> _What is asked_:
Reproduce all of the listing below without alteration.

> _Data shown_:
'''
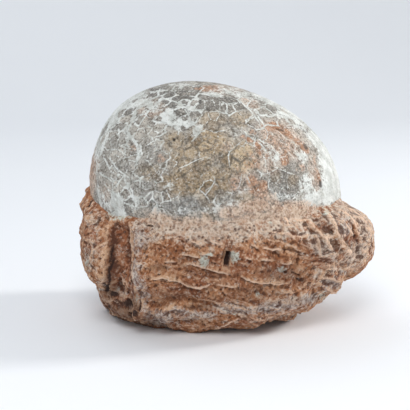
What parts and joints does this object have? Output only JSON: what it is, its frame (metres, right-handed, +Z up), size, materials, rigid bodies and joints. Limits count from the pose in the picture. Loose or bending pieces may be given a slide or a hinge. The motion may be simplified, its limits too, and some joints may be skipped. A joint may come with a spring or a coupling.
{
  "type": "fossil dinosaur egg in rock",
  "caption": "Fossil dinosaur egg with a cracked shell, lying half sunk in a loose lump of red sandstone with a small flat foot.",
  "frame": {"origin": "bottom centre of the bounding box, on the surface that the rock stands on", "axes": "+X along the length, towards the rock's knob; -Y towards the front; +Z up"},
  "size_m": [0.1678, 0.1261, 0.132],
  "materials": {
    "fossil_shell": "matte fossil eggshell, grey and tan, with pale calcite in the cracks",
    "red_sandstone": "rough granular red sandstone"
  },
  "bodies": {
    "root": {"egg": "fossil_shell", "matrix": "red_sandstone"}
  },
  "joints": []
}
'''
> _Answer to the task_:
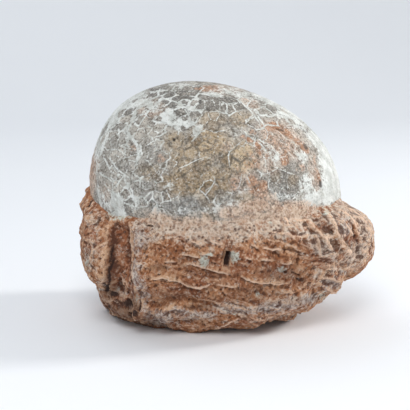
What parts and joints does this object have? Output only JSON: what it is, its frame (metres, right-handed, +Z up), size, materials, rigid bodies and joints. Limits count from the pose in the picture. Loose or bending pieces may be given a slide or a hinge. The motion may be simplified, its limits too, and some joints may be skipped. A joint may come with a spring or a coupling.
{
  "type": "fossil dinosaur egg in rock",
  "caption": "Fossil dinosaur egg with a cracked shell, lying half sunk in a loose lump of red sandstone with a small flat foot.",
  "frame": {"origin": "bottom centre of the bounding box, on the surface that the rock stands on", "axes": "+X along the length, towards the rock's knob; -Y towards the front; +Z up"},
  "size_m": [0.1678, 0.1261, 0.132],
  "materials": {
    "fossil_shell": "matte fossil eggshell, grey and tan, with pale calcite in the cracks",
    "red_sandstone": "rough granular red sandstone"
  },
  "bodies": {
    "root": {"egg": "fossil_shell", "matrix": "red_sandstone"}
  },
  "joints": []
}